● WHAT THE TASK ASKS: Locate each line containing the string "scene" and copy it out.

● GIVEN MATERIAL:
_ _ _

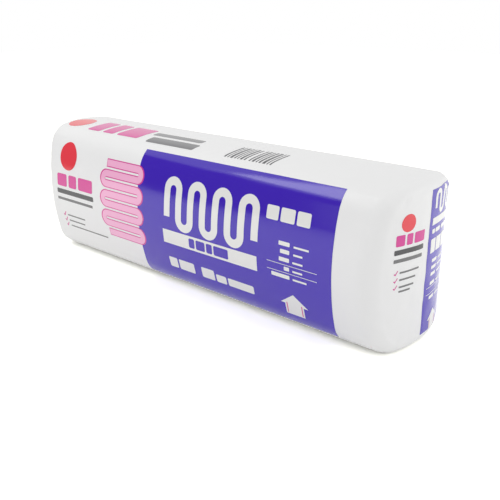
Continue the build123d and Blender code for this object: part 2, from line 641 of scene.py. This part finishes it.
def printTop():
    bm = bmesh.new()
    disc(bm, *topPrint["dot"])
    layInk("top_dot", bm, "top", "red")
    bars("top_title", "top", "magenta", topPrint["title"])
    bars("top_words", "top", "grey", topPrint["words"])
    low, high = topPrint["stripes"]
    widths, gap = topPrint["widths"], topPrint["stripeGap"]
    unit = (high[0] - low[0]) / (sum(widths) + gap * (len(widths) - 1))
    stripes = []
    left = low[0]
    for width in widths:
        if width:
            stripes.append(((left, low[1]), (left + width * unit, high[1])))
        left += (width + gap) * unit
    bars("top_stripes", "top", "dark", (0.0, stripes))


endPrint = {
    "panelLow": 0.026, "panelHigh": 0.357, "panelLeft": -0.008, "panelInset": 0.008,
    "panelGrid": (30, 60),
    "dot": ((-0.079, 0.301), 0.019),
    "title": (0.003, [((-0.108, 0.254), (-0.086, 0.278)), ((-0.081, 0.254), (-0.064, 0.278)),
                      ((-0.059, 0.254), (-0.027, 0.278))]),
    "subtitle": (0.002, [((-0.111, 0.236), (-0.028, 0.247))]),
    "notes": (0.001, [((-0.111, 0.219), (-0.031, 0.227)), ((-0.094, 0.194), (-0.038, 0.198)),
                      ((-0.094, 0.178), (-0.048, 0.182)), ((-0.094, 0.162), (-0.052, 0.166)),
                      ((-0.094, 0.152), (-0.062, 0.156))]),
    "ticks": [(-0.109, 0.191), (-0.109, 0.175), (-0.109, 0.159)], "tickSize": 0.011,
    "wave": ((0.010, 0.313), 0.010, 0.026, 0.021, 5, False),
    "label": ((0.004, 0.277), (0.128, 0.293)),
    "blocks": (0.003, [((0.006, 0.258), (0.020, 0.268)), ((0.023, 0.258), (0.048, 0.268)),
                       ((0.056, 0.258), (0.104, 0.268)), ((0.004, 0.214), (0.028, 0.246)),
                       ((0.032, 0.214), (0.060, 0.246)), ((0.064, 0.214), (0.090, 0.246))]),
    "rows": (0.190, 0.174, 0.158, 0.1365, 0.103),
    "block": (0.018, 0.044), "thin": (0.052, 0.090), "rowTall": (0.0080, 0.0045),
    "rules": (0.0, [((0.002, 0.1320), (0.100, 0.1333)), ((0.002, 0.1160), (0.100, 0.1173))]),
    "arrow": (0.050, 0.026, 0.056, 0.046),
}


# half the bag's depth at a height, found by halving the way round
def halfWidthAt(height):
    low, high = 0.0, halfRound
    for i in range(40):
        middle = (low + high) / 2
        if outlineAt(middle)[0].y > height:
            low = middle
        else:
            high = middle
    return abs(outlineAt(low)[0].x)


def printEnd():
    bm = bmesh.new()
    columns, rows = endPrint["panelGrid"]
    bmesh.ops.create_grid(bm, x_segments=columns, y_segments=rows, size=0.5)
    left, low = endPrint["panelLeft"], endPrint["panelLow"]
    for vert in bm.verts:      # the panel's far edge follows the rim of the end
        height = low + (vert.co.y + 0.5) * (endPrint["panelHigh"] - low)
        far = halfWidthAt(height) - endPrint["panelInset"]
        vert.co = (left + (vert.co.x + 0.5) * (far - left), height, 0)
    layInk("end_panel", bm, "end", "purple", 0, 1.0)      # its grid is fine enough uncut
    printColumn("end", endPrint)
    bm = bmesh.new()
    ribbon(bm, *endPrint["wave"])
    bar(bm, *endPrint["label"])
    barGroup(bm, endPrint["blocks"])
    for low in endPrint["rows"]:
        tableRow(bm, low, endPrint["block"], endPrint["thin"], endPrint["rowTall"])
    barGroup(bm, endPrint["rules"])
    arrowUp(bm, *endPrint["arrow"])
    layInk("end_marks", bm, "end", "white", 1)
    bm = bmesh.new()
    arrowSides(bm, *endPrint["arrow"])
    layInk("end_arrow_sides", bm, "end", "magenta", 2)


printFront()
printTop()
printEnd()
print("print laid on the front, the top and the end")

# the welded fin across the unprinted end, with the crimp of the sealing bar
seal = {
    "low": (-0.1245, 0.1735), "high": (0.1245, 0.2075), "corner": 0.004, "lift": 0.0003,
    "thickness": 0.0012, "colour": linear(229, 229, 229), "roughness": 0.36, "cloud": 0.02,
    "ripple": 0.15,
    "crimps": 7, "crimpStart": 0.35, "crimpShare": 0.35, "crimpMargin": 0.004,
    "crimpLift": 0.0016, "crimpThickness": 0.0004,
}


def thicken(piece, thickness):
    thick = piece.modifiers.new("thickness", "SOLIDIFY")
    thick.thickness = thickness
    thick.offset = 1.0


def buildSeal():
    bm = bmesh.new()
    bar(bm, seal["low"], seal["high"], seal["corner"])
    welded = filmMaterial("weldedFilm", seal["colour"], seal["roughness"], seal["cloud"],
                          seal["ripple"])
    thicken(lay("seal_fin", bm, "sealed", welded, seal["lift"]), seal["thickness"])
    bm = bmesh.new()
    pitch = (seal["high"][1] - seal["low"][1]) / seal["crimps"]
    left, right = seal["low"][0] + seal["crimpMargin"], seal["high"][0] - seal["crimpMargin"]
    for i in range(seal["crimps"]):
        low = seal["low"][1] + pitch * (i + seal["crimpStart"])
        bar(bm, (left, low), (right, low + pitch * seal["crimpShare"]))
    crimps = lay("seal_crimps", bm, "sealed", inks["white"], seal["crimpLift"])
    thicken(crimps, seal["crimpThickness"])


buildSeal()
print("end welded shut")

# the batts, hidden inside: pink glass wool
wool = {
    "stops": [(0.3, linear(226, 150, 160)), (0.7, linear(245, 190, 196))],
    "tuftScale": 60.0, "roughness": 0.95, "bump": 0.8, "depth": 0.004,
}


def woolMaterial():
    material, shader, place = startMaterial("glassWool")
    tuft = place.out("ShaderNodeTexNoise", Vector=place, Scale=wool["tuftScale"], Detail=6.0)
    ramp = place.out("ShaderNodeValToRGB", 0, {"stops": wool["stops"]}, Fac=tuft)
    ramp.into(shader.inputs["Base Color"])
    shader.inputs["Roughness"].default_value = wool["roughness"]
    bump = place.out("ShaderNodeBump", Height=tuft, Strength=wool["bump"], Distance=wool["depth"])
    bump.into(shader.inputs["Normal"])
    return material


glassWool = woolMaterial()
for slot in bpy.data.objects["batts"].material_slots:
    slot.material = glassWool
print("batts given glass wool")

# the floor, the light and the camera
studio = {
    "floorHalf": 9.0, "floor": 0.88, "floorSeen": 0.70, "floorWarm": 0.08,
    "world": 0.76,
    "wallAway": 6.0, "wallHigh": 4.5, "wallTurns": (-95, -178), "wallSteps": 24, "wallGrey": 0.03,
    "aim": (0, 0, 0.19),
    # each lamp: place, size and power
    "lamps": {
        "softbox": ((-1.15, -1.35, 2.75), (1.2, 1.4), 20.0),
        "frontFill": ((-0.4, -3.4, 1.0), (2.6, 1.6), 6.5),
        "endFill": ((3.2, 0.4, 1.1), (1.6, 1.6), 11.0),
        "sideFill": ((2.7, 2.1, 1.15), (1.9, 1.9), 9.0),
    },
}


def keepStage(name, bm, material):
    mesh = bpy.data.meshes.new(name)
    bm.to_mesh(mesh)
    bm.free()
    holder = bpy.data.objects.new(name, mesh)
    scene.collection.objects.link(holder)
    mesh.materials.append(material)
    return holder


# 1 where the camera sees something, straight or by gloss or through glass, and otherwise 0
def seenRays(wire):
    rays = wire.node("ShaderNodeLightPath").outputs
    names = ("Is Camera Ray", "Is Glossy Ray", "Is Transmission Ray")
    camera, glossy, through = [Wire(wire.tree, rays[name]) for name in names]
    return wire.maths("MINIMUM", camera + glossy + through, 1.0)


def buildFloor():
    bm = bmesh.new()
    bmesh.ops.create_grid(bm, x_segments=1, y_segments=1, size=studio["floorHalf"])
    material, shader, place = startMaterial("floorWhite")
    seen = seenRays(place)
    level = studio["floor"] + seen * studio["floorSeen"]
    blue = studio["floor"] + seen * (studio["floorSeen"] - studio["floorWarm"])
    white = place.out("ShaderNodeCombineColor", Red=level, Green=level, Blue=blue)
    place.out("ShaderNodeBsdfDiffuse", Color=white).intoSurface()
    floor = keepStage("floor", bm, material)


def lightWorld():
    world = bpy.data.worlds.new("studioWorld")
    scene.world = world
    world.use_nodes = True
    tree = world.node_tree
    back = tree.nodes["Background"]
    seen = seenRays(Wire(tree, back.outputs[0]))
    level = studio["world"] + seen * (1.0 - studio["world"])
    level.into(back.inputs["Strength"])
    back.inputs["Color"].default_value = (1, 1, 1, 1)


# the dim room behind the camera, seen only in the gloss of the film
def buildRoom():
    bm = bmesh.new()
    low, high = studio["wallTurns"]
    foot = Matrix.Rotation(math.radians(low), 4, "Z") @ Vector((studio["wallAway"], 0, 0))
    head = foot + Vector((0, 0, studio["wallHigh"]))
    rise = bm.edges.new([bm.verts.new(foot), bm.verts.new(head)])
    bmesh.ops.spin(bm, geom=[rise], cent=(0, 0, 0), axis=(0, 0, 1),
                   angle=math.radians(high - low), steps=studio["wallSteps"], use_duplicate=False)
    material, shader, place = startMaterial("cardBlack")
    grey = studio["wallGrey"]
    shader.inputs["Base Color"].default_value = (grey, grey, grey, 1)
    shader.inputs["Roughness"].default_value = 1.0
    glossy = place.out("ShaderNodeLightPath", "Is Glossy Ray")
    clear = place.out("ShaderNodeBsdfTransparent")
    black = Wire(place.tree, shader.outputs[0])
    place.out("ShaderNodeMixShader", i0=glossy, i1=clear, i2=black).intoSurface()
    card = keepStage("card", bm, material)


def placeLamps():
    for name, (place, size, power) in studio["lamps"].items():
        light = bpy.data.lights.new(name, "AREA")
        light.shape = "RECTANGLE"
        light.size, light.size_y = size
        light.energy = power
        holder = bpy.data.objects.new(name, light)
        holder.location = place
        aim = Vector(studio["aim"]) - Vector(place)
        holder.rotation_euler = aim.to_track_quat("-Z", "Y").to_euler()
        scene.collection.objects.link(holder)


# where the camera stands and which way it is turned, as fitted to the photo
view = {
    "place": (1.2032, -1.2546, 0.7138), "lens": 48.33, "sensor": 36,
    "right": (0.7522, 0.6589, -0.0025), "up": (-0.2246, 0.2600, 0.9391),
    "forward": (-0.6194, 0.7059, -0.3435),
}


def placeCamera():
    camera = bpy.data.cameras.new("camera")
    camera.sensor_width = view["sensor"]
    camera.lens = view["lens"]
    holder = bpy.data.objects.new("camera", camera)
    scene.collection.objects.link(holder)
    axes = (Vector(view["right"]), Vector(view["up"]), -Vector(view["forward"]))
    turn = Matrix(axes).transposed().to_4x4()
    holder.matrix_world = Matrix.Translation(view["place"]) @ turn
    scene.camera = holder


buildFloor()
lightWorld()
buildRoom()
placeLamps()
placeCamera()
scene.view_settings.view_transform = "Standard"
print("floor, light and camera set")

_ _ _

● TASK SOLUTION:
Continue the build123d and Blender code for this object: part 2, from line 641 of scene.py. This part finishes it.
    scene.collection.objects.link(holder)
    scene.world = world
        scene.collection.objects.link(holder)
    scene.collection.objects.link(holder)
    scene.camera = holder
scene.view_settings.view_transform = "Standard"